It is called antibody testing, and it will expand to 1,000 workers in the Penn Medicine health system over the next couple weeks to determine how much the virus has spread among hospital workers.

The test is different from one conducted on ill patients because it can determine if a person has ever been infected by the virus.

The initial round of blood samples in the Penn study proved heartening: Not many of the 300 workers tested positive for antibodies that indicate infection from the novel coronavirus, according to the lead researcher for the test, Scott Hensley.

"It's an encouraging sign that there is not widespread virus in our hospitals," said Hensley, an associate professor of microbiology at Penn, though he added that it is too early to interpret the data in any predictive way.

The Penn antibody test was developed in-house and provides very specific results. Hensley credited a donation weeks ago from Philadelphia 76ers player Joel Embiid and the team's owners with jumpstarting his lab's testing.

That's not the case for the dozens of other antibody tests starting to be used across the country on a broader population of patients. Many of those tests were approved without stringent clinical trials normally performed by the Food and Drug Administration.

Antibody testing looks for signs that the coronavirus was inside a person's body. Determining how many people have been infected by the virus, beyond those who became ill, could greatly expand our ability to slow its spread and our understanding of how the virus works, infectious disease experts say.

Still, they caution against expecting immediate success on a large scale.

"There are so many tests out there right now. It's sort of like the Wild West," Hensley said.

Dozens of new antibody tests, called "point-of-care rapid tests," provide patients with a plus or minus, meaning positive or negative for antibodies that would reflect whether the coronavirus has or had been present in blood.

Many could prove to be unreliable, according to Dr. Thomas Fekete, an infectious disease expert and chair of medicine at Temple University's Lewis Katz School of Medicine.

He said trustworthy testing on a broader scale could take a month or so to find.

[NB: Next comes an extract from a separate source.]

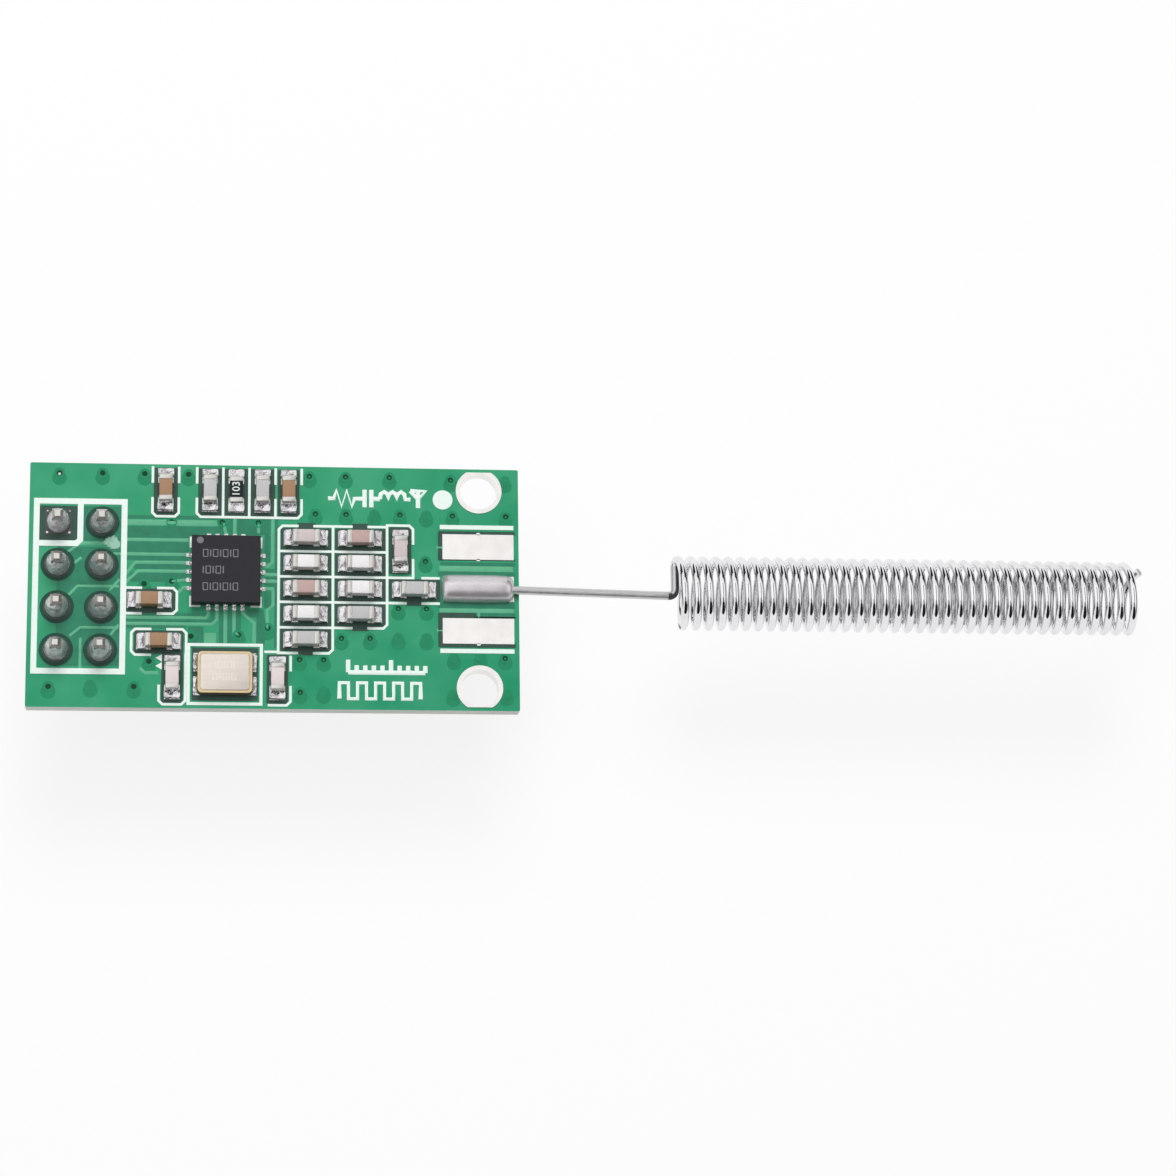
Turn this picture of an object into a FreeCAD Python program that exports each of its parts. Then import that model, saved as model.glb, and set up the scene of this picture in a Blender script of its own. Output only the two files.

"We want to make sure the test is picking out the exact virus," Fekete said. "It may be a little difficult. It make take a little while to shake out."

Finding a reliable test that can be taken by hundreds of thousands of Americans, and with quick turnaround in results, could prove key to figuring out the true spread of the infection and how to stop it, Fekete said.

Many people are believed to have been infected, but suffered little or no effects.

Still, it remains unclear why the virus has such wide-ranging effects, and a reliable antibody test won't end the lockdown by itself.

There remains much mystery to the virus, including whether someone who was previously infected can be infected again and why some people suffer more severe reactions than others.